You’ve been an advocate of Transcendental Meditation for decades. How has that practice helped you during this difficult time?

It helps you get a break from this difficult time and it puts you in a proper space. But we’re all human. Some days, it’s like, “I’ve had enough of this day.” But it’s not that often because of meditation and because I can stand up, come to the studio and call some people—someone will send me a few files and I can drum for them. I call it a studio, but it’s really just an empty guest house that I’ve put a lot of stuff in—the drums are in the bedroom. I’ve done five other people’s records so far.

I’m blessed—I’ve got stuff that can keep me busy. I have a little room where I can throw paint around and make a mess, and I’ve got the gym, which is really important. I truly believe that movement—you can just walk around the block—is really important to everybody. Otherwise, you just slow down more and more. You can’t help it.

You recently released a photo book, Ringo Rocks: 30 Years of the All Starrs 1989-2019, documenting your solo band’s first three decades. Looking over the group’s shifting lineups, can you pinpoint a thread that ties the first and most recent versions of the project together?

The thread was that you had to have hit songs. When I put the first band together in 1989, I’d never done it before. I called my friends first—I have quite a few musician friends. [Laughs.] I had Levon Helm playing drums with me, but I also wanted Jim Keltner as a drummer because he’s my friend. He’s incredible, and I like to do some “peace and love” down front. So we had three drummers.

It was quite organic. We did America and Japan, we had a year off and said, “Let’s do it again.” I called a lot of other people, got that band together and we did really well. And then I waited and did it again.

I kept changing the whole band and, after 10-15 years, that’s not the easiest thing to do—you have to practice and get to know each other. And so, for last 10-12 years, I’ve only changed a few of the characters in the band. It’s a bit looser. But the premise is still that we all have hits.

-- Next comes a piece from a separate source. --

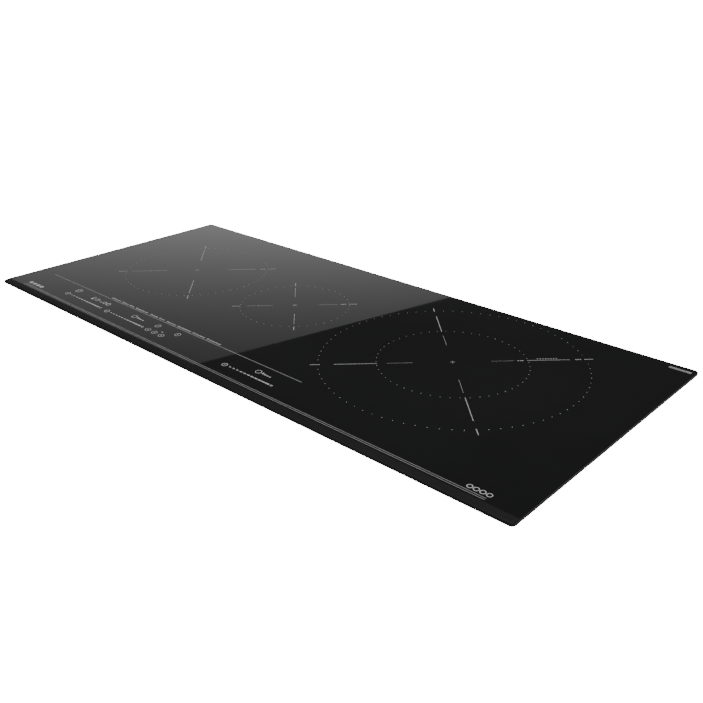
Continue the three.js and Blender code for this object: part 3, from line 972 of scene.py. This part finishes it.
class COOKTOP_OT_touch_marks(bpy.types.Operator):
    """Touch symbols, sliders and the row of small programme signs"""

    bl_idname = "cooktop.touch_marks"
    bl_label = "Touch marks"

    def execute(self, context):
        sizes = context.scene.cooktop_marks
        marks = Marks("touch_marks")
        for start, end in PROGRAMME_SPANS:
            self.programme(marks, start, end)
        self.power(marks, *POWER_KEY)
        self.display(marks, *DISPLAY)
        for place in TIMERS:
            self.timer(marks, *place)
        for place in ROUND_KEYS:
            self.round_key(marks, *place)
        marks.bar(*KEY_DASH)
        for start, end in SLIDERS:
            self.slider(marks, start, end)
        marks.raised(mark_ink("touch_ink", sizes.touch_ink))
        return {"FINISHED"}

    @staticmethod
    def programme(marks, start, end):
        """A row of tiny blocks, led by a taller one."""
        pitch, low, leading = 2.35, 2.4, 3.4
        count = max(2, round((end - start) / pitch))
        step = (end - start) / count
        for i in range(count):
            tall = low if i else leading
            y = PROGRAMME_Y + (tall - low) / 2
            marks.bar(start + (i + 0.5) * step, y, step * 0.52, tall)

    @staticmethod
    def power(marks, x, y):
        """A ring round an open ring with a stroke in its gap."""
        marks.ring(x, y, 5.3, 0.75, 28)
        marks.ring(x, y, 2.7, 0.75, 20, gap=(62, 118))
        marks.bar(x, y + 2.2, 0.75, 2.6)

    @staticmethod
    def round_key(marks, x, y):
        """A ring with a dash in it."""
        marks.ring(x, y, 4.2, 0.7, 24)
        marks.bar(x, y, 3.0, 0.8)

    @staticmethod
    def display(marks, x, y):
        """A lock, a clock and three small level signs."""
        marks.ring(x, y + 1.0, 2.6, 0.8, 20)
        marks.bar(x, y - 3.0, 4.6, 2.4)
        marks.ring(x + 10.0, y, 3.6, 0.8, 22)
        marks.bar(x + 10.0, y + 0.9, 0.7, 2.2)
        for step, size in ((17.0, 1.0), (21.5, 1.3)):
            marks.dot(x + step, y - 1.6, size)
        marks.ring(x + 27.5, y, 3.2, 1.1, 20)
        marks.ring(x + 36.0, y, 3.8, 1.3, 22)

    @staticmethod
    def timer(marks, x, y):
        """A ring and a falling row of blocks."""
        marks.ring(x + 4.6, y + 0.3, 4.2, 0.9, 24)
        for i, tall in enumerate((4.6, 3.2, 2.4, 2.4)):
            marks.bar(x + 12.0 + i * 4.2, y - 1.6 + tall / 2, 2.6, tall * 0.72)

    @staticmethod
    def slider(marks, start, end):
        """A key, a line of growing dashes and an end key."""
        y = SLIDER_Y
        marks.ring(start, y - 0.4, 3.9, 0.9, 22)
        marks.bar(start, y - 0.4, 2.8, 0.8)
        first, last, count = start + 6.2, end - 3.4, 11
        step = (last - first) / count
        for i in range(count):
            marks.bar(first + (i + 0.5) * step, y, step * (0.5 + 0.045 * i), 1.3 + 0.08 * i)
        marks.ring(end, y, 1.8, 0.9, 14)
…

You mentioned Levon. Rick Danko and Garth Hudson were both also part of that first All Star Band tour, and you appear in the new Robbie Robertson documentary Once Were Brothers. Did The Band shape how you initially approached your All-Star Band?

I’ve always loved them. They were The Band—mine was a band of strangers. [Discovering them] was one of those moments. I was in New York and, just by chance—we didn’t plan it—George was in New York, too. And Eric Clapton brought us the acetate of The Band. That’s when we heard them for the first time—and, from that first listen, they were great. Levon has a great style.

Jimi Hendrix was upstairs at the same hotel. It was a great memory, hearing them for the first time like that. Levon was a very cool drummer, and Rick had a great voice and was a crazy bass player sometimes.

Paul sings on “Here’s to the Nights.” He’s been on a number of your recordings over the years, including “Grow Old With Me,” which was written by John Lennon and appears on What’s My Name. Does a tune have to have a special quality for you to ask Paul to appear on it?

When I’m making a CD, there are times when I’ll only want Paul to play on a track because he’s the best bass player in the land. He’s melodic and he’s emotional when he plays. He puts it in a place I know and love because I’ve played with him before. [Laughs.]

We used to put the drums and the bass together so that we weren’t treading on each other’s toes. I love having him in the room with me. I love being around him; we always have a laugh. That’s just how it is—we’re still friends after all these years. I miss our other friends. I was the luckiest guy in the world—an only child who suddenly had three deep, meaningful brothers. Every time I think that two of them have left us, I have to stop. It was the best band in the world.